Memorization, Part 3 - How Others Memorize (023)

The theme for January had been Memorization. Well, it was Memorization and COME TO MY CONCERT! But let's get back to memorization!

In Part 1, we discussed what it means to be memorized, and what some of the industry standards are. Then, in Part 2, I gave an overview of how I go about memorizing - when I do it as I intend to do it.

Here in Part 3, I'm going to summarize a number of other singers' strategies for memorization. I got some really great feedback on this subject a couple weeks ago - and then there was Traviata and Winterreise, and I couldn't get the results out to you all.

A lot of the comments were verbal, but for here, I'm just going to use the great stuff that came through my own personal and professional contacts on facebook. There were three comment threads: one on January 16, another on January 23rd, and a third one on Cindy Sadler's The Business of Singing forum, also on January 16th. Around that time I had just finished filming Memorization Part 2, so none of my comments in that video were affected by what came out here.

You can see all of the comments together in my other post for today. Go check them out in their entirety, it's some great reading! This post will just be a summary, snippets and common themes that I noticed in the posts.

I'll start with Chris McCafferty, who simply said:

Write. It. Out. (text)
In fact, of the seventeen people that responded, ten people specifically mentioned writing the out the text, either in translation or just by itself. The writing, however took many forms.

Chris McCafferty preferred writing it out on a full-size notepad. In his practice, he would leave enough space on the notepad that he could write out in IPA (the International Phoenetics Alphabet, not the beer) above it, and a word-for-word translation below it.

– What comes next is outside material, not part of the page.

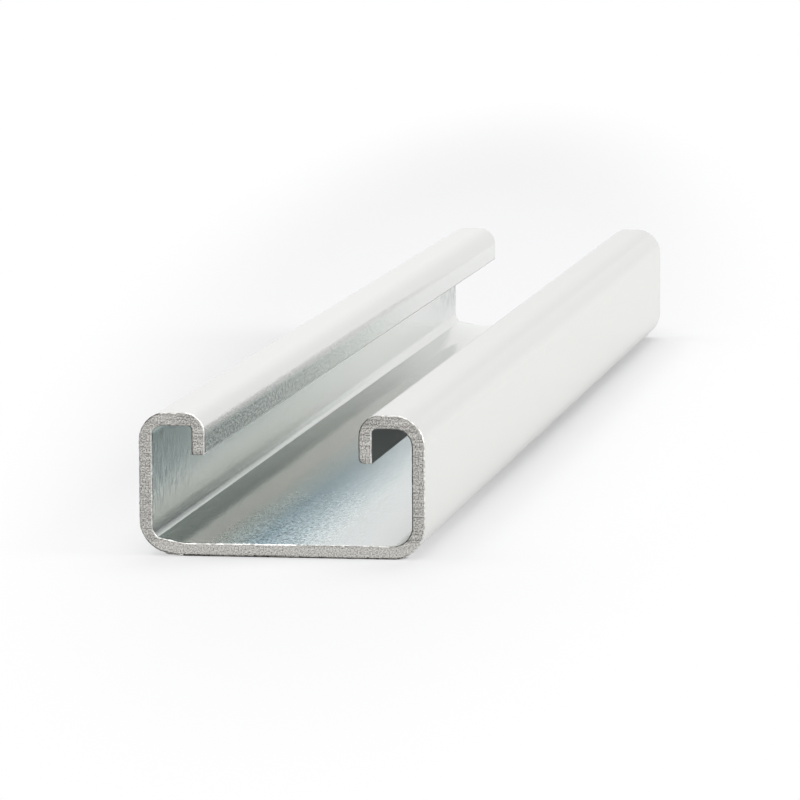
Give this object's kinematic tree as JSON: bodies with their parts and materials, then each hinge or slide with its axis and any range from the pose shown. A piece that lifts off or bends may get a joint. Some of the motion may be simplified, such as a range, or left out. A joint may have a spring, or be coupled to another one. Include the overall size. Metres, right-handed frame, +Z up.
{
  "type": "strut channel",
  "caption": "Shallow plain steel strut channel: one roll-formed C-section strip with two inturned lips beside a full-length slot, sawn square at both ends.",
  "frame": {"origin": "under the middle of the web, half way along the channel, on the surface it lies on", "axes": "+X across the section to the right as seen from the front end, +Y along the channel away from the front end, +Z up out of the slot"},
  "size_m": [0.0412, 0.3, 0.0206],
  "materials": {
    "galvanised_steel": "pre-galvanised zinc, satin with a fine spangle; bare sawn steel at both ends"
  },
  "bodies": {
    "root": {"channel": "galvanised_steel"}
  },
  "joints": []
}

Melyssa Rice and Ryan Bede write in IPA as well, as he mentioned in our interview, Episode 22.
Writing things out repeatedly was another theme, shared by Ruth C Schauble, Laura Loge, and Suzanne Vinnik-Richards. Stephen Leigh Jones mentioned writing out the text seven times!

Translation, of course, was a big issue, not just in the doing but also in the knowing. Tom Forde briefly mentioned singers' favorite resource, Nico Castel, used as an initial tool, but no one claimed that that in itself was sufficient. Laura Loge calls us singers out on that by saying:

Simply copying someone else's translation inhibits the learning process, imo. Translating it yourself (ideally with an actual book dictionary but ok to reference other translations) helps internalize the meaning of every word and as a whole which aids in the memorization and helps you tell the story.
Of course, most everyone agreed that knowing the translation was vital. Getting to this point, however, was pretty varied. Erin Guinup summed it up well when she mentioned Howard Gardner's theory of intelligences. Here's some of the variations she uses with her students:

Draw pictures, visualizing a movie plot unfolding, kinesthetic movement of phrases (dance and feel), speaking the text dramtically alone or to a partner with the partner reading back the translation, an listening to recordings of their rehearsal.
Karl Reyes said that he would
"stage" himself so the imprint of the emotional intent is clear.
Suzanne Vinnik-Richards adds

Sometimes I draw pictures or make funny inside jokes for myself on difficult wordy music.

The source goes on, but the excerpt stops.